La conclusion principale de Denis Tull est que … « le soutien extérieur fourni à l’armée malienne en termes de formation, de conseils et d’équipements, n’a eu jusqu’à présent qu’un impact limité sur les performances des FAMA et sur la situation sécuritaire en général. » Beaucoup diront, et sans doute avec quelque raison, qu’après Djabali, Kolongo, Dioura, et maintenant Guiré, il enfonce là, des portes ouvertes.
Peut-être ; sauf qu’il est a priori neutre en tant que chercheur et qu’il est parvenu à ces conclusions, non de façon empirique, mais au bout de quatre séjours de recherches au Mali entre 2016 et 2018, de 140 interviews au Mali et en Europe de personnes travaillant dans le secteur de la sécurité dont 32 Maliens parmi lesquels 1 général, 7 colonels, 2 lieutenant-colonels. Il s’est aussi entretenu avec 10 diplomates occidentaux, 13 anciens ou actuels conseillers militaires ou personnels de défense auprès des ambassades des pays partenaires du Mali, ou en poste à l’EUTM et à la MINUSMA.
DES ANNÉES D’EFFORTS POUR DES RÉSULTATS DÉCEVANTS
Le verdict de M. Tull sur l’armée malienne est sans appel. Citant un audit de 2013 de l’EUTM ( la mission de formation de l’UE au Mali) qui décrit « les FAMA comme une armée effondrée, peu et mal formée, non gérée, sous-équipée et et en sous-effectif, commandée et supervisée de façon inadéquate,» il ajoute que « cinq ans plus tard, ce constat demeure valable aux yeux de la plupart des interlocuteurs internationaux qui décrivent les FAMA tour à tour comme une armée à l’image du pays, de bureaucrates en uniformes et même de groupe de théâtre comique seulement bon pour des parades militaires. »
Ce qui suit est de la même veine: « Selon un diplomate, c’est seulement dans notre tête que les FAMA sont une armée. » Et un officier supérieur de l’Union européenne d’enfoncer le clou en déclarant que « si l’on regarde les FAMA, on a l’impression qu’elles sont une armée. Elles en ont les structures formelles, les hiérarchies, les grades, etc. Mais qu’est-ce qu’il y a sous la surface ? … Cette armée est d’un niveau très bas dans tous les domaines. Elle est presque dysfonctionnelle. Mais cela ne dérange personne ici parce que la classe politique à Bamako, cherche uniquement à assurer sa propre survie. »

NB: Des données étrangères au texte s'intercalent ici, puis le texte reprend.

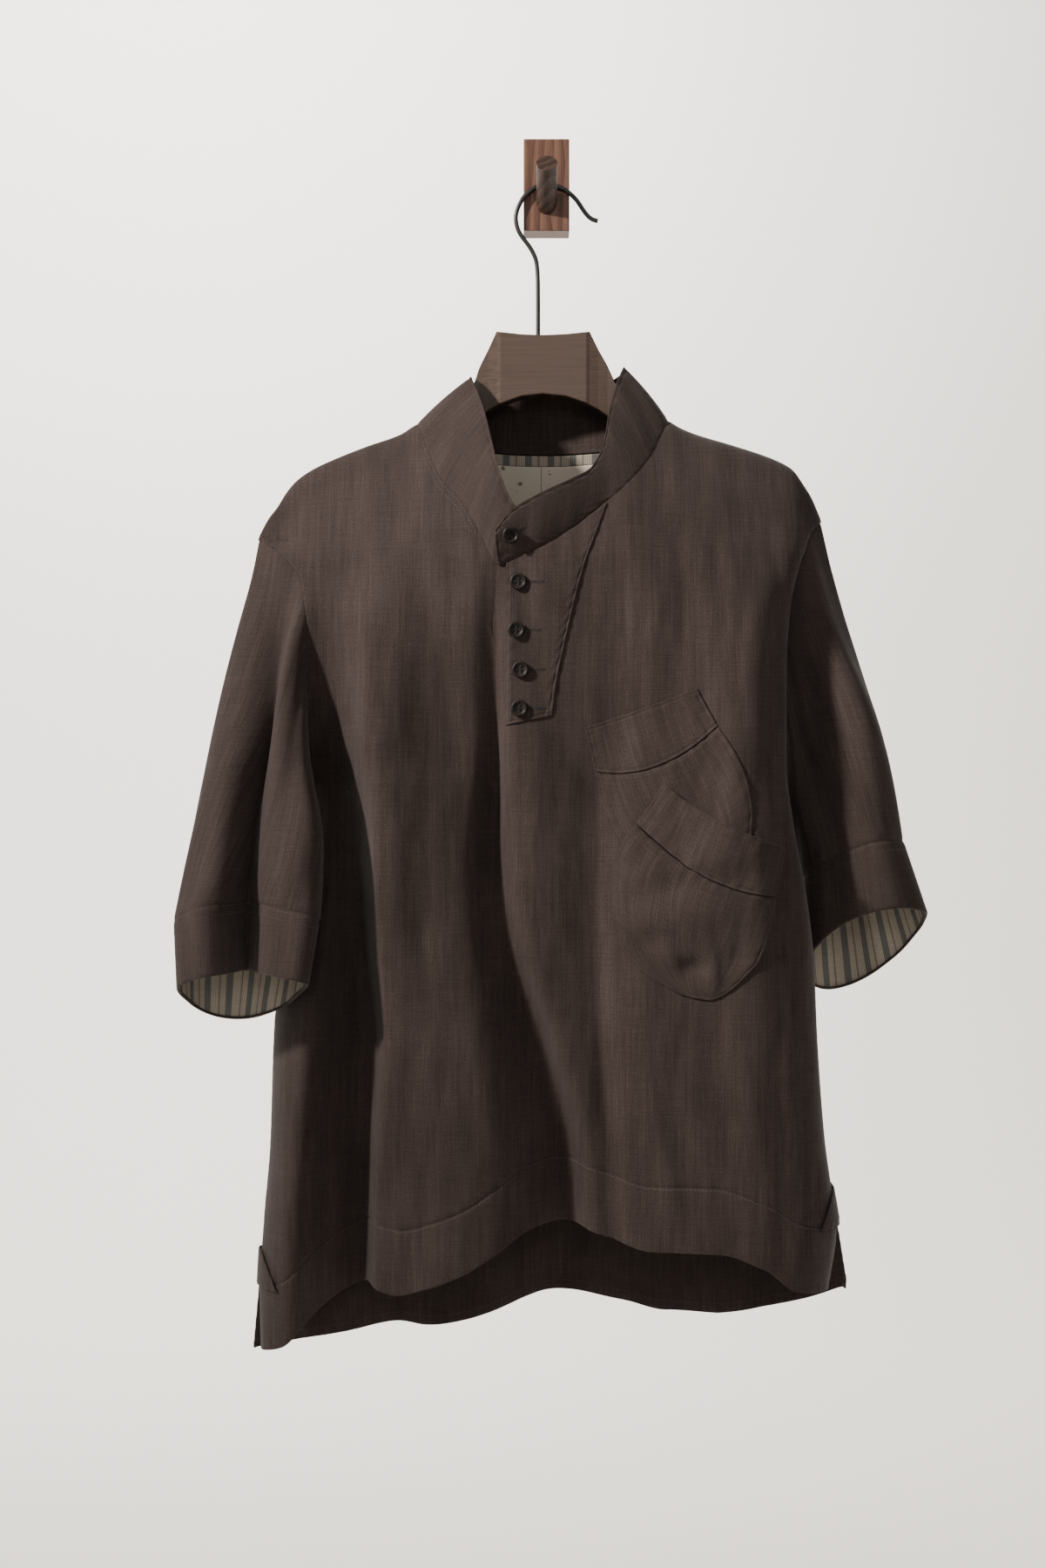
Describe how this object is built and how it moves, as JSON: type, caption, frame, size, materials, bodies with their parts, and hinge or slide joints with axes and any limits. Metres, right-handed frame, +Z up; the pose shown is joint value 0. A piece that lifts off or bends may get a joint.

Comment explique-t-il que la coopération internationale – près de 70 projets dans le domaine de la sécurité souvent très richement dotés n’ait pas pu enrayer la déliquescence de l’armée malienne et avancer sa reconstruction ? Comment comprendre que malgré l’attention prioritaire qui a été accordée à ces programmes, les cinq ou six dernières années ont été perdues par le Mali et ses partenaires dans leur volonté de rebâtir une armée digne de ce nom ? Ou comme l’auteur l’écrit lui-même : « qu’est-ce qui explique les résultats modestes et même décevants obtenus jusqu’à présent ? »
INTÉRÊTS ASYMÉTRIQUES
Avant de donner ses propres observations, il propose une explication générique applicable, peu ou prou, à tous les programmes d’aide au secteur de la sécurité et tirée de l’abondante littérature qui existe sur le sujet. Celle-ci est liée à ce qu’il appelle les intérêts asymétriques des gouvernements hôtes et de leurs soutiens étrangers ; divergence qui est visible par exemple dans l’opposition que rencontrent les réformes de gouvernance préconisées par les partenaires lorsqu’elles touchent à la sécurité du régime dont les élites politiques et militaires cherchent à préserver le statu quo.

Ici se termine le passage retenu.